Китайские войска (в Суйдуне, Чин-Чи-ходзи, Кульдже было около 12 тыс.), по мнению газеты, больше походили на бандитов: грабежи, попытки угона лошадей, стрельба по людям «ради потехи», случаи внесудебной расправы [34]. Так, перейдя границу через р. Хоргос 17 сентября 1882 г китайцы угнали у российских киргизов «до 1000 лошадей». Однако после вооруженного столкновения с казаками в декабре 1882 г. китайцы уяснили, что казаки «и стреляют лучше и в обиду себя не дадут» [35]. Пока перед Суйдуном (столицей илийского цзянь-цзюня) стоял «значительный русский отряд и две дальнобойные пушки», нацеленные «внутрь китайской крепости», китайцы «вели себя ниже травы, тише воды» [36]. С уходом туркестанского линейного батальона из Кульджи в Каракол (1 октября 1882 г.) «начались происшествия» [37]. На оставленной русскими Алимтинской почтовой станции 14 октября 1882 г. пытали и убили бывшего старосту Ананишина и приказчика Казакова; 17 октября там же были найдены трупы зарубленных казаков. От совместного расследования китайские власти уклонились. «Господи, да скоро ли ты развяжешь нас с этой китайщиной…!?», заканчивалась заметка о положении на Илийской границе,отражавшая общую тональность многих публикаций.

В связи с массовой миграцией, Пекину приходилось срочно решать проблему заселения опустевших территорий.

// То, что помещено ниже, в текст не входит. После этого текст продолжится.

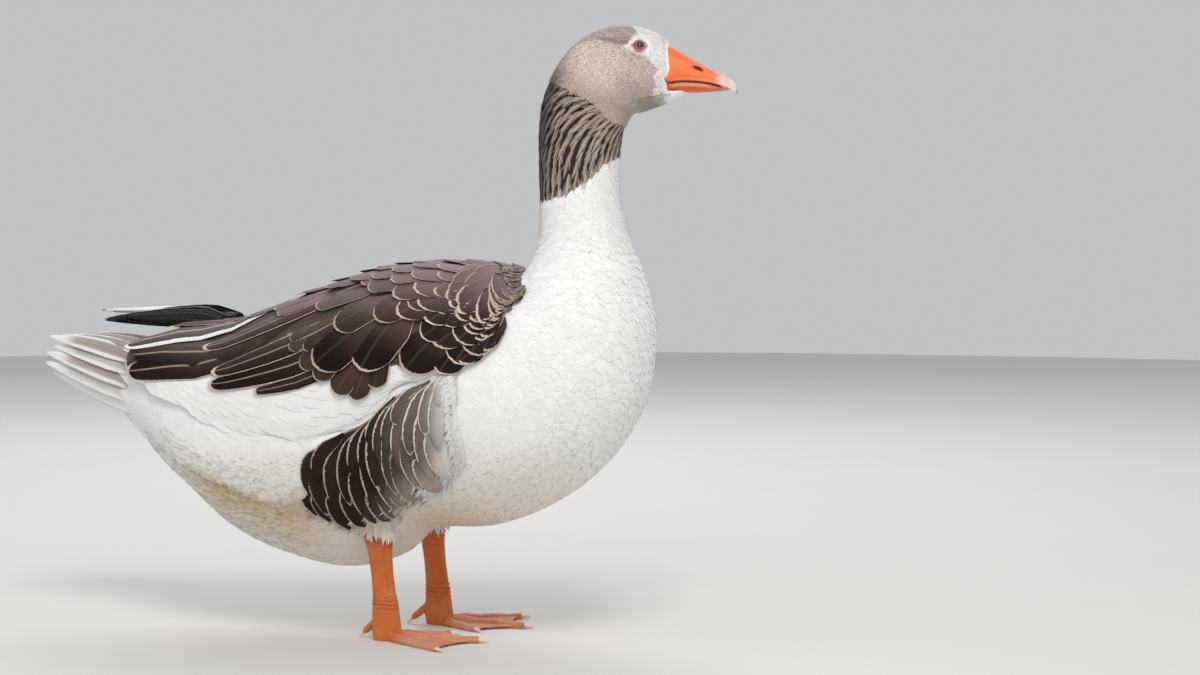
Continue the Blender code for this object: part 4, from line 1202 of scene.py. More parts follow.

Осенью 1883 г. был подписан указ о том, что всем желающим «из буддистских народностей Поднебесной» предлагается переселение в Илийский край «для земледелия, ремесла, торговли» [38]. Пекин обещал не налагать на переселенцев никаких пошлин (бадж), податей и повинностей в течение многих лет. Газета отмечала, что культурно-бытовые потребности населения не учитывались: требование об обязательном ношении китайского платья и прически вызвало протест. Да и в целом административная практика противоречила обещаниям. Так, не имея достаточно хлеба для содержания армии, власти стали требовать от населения продажи излишков хлеба по цене установленной властью (всего нужно было около 60 тыс. пудов). И сверх того требовалось сдать в обязательном порядке по 4 додана (14 пудов). Такие меры возмущали мусульманское население: многие «совещались», как подать прошение и уйти в Россию [39]. По данным корреспондентов, в 1884 г., тайком от китайских сторожевых постов, в Россию постоянно прибывали временные мигранты. Рабочие, недовольные «ничтожной платой на строительстве китайских крепостей», предпочли возводить новый российский город Джаркент и укрепления на р. Харгос [40].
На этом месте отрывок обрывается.